* _WORKING DATA_
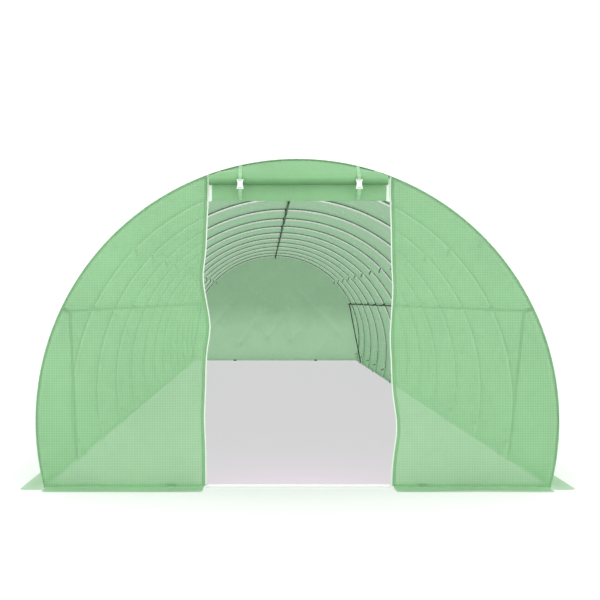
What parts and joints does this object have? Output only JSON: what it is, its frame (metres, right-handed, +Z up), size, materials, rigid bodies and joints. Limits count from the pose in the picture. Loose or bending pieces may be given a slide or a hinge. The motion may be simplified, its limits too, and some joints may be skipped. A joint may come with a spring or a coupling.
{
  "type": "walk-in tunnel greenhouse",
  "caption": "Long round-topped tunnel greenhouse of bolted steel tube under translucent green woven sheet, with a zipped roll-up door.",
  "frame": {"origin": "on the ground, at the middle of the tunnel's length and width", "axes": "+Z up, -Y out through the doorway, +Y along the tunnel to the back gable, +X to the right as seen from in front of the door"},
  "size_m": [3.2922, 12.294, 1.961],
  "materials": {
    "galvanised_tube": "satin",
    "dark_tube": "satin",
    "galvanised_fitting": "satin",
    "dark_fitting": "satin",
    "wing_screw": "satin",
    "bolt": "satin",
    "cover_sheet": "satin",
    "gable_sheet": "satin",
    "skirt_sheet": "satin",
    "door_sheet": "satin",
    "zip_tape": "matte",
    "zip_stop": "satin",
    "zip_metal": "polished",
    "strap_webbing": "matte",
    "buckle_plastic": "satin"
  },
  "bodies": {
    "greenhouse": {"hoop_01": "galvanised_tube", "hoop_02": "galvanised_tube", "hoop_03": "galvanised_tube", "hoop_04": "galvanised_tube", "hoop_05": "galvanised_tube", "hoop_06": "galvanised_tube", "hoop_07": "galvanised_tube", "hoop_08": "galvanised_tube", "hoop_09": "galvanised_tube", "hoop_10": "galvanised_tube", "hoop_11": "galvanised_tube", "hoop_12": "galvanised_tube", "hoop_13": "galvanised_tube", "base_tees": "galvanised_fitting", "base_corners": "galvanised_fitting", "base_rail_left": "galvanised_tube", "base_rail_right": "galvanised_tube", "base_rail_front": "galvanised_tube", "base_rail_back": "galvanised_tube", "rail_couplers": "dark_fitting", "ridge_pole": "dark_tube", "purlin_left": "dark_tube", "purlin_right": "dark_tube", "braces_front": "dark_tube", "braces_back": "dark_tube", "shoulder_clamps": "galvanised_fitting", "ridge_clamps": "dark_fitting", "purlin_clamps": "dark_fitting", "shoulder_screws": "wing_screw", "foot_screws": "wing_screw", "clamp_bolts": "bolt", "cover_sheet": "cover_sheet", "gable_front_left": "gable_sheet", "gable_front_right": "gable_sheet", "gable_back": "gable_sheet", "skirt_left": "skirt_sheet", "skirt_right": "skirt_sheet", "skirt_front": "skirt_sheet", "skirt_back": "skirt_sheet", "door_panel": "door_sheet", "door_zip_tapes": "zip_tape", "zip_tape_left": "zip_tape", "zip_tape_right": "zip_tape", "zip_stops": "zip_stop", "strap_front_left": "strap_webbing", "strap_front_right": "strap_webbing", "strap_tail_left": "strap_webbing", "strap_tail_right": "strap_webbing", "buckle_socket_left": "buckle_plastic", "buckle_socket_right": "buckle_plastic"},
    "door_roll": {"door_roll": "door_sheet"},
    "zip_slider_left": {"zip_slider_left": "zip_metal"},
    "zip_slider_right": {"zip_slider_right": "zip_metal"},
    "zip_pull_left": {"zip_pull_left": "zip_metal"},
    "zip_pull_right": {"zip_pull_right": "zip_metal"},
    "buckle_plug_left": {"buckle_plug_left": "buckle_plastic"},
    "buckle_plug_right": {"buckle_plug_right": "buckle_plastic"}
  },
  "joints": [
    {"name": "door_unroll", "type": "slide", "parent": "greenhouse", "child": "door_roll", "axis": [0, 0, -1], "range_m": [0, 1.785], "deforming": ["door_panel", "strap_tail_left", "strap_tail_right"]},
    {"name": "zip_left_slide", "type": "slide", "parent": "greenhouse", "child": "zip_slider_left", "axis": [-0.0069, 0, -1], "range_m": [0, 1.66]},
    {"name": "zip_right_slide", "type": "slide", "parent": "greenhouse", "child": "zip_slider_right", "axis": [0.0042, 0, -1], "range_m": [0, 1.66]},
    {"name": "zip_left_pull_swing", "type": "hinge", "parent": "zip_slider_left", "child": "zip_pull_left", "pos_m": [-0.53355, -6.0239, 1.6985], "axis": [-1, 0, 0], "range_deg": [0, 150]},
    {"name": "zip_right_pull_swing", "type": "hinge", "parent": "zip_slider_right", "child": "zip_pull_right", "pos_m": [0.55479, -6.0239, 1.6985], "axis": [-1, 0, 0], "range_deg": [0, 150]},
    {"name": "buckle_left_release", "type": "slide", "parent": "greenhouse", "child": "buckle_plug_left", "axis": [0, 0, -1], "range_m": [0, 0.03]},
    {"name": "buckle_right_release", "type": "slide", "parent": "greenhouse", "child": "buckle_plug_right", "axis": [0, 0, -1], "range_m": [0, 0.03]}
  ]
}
---
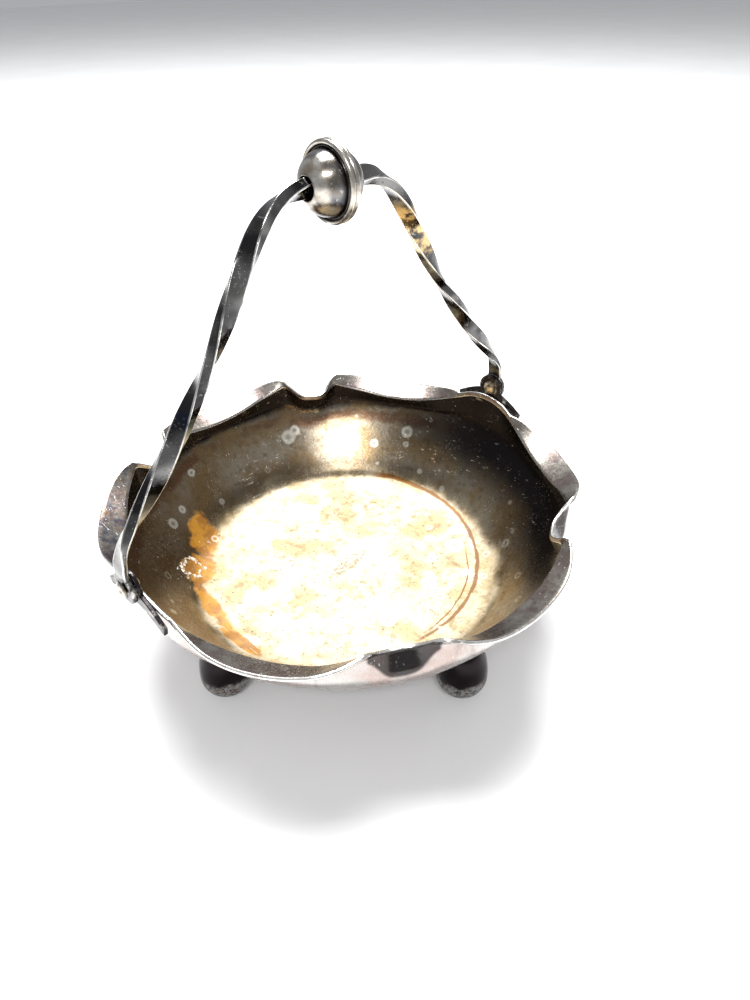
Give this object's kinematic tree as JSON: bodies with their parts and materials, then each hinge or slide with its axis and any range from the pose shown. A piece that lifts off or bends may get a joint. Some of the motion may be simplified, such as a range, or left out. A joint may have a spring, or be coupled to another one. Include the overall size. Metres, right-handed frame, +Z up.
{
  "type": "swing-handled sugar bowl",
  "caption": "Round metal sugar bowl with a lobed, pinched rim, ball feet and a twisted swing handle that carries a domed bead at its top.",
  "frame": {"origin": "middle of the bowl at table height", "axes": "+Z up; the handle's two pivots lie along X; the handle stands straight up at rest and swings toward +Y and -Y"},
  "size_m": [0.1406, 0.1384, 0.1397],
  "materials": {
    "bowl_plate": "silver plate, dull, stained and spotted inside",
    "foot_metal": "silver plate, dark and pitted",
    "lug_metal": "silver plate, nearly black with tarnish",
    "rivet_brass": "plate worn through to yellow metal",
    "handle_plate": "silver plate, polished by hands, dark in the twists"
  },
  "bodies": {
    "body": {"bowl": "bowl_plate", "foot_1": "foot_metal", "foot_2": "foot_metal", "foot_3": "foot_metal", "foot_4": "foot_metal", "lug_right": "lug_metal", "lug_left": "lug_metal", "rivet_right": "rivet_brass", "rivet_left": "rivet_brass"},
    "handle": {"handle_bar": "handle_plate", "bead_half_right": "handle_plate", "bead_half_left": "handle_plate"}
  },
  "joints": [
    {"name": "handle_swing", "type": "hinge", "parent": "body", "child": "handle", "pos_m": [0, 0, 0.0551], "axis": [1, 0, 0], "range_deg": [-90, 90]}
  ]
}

* _WHAT YOU ARE ASKED TO DO_
Check each line of the records for the word "this" and extract those that contain it.

* _ANSWER BELOW_
What parts and joints does this object have? Output only JSON: what it is, its frame (metres, right-handed, +Z up), size, materials, rigid bodies and joints. Limits count from the pose in the picture. Loose or bending pieces may be given a slide or a hinge. The motion may be simplified, its limits too, and some joints may be skipped. A joint may come with a spring or a coupling.
Give this object's kinematic tree as JSON: bodies with their parts and materials, then each hinge or slide with its axis and any range from the pose shown. A piece that lifts off or bends may get a joint. Some of the motion may be simplified, such as a range, or left out. A joint may have a spring, or be coupled to another one. Include the overall size. Metres, right-handed frame, +Z up.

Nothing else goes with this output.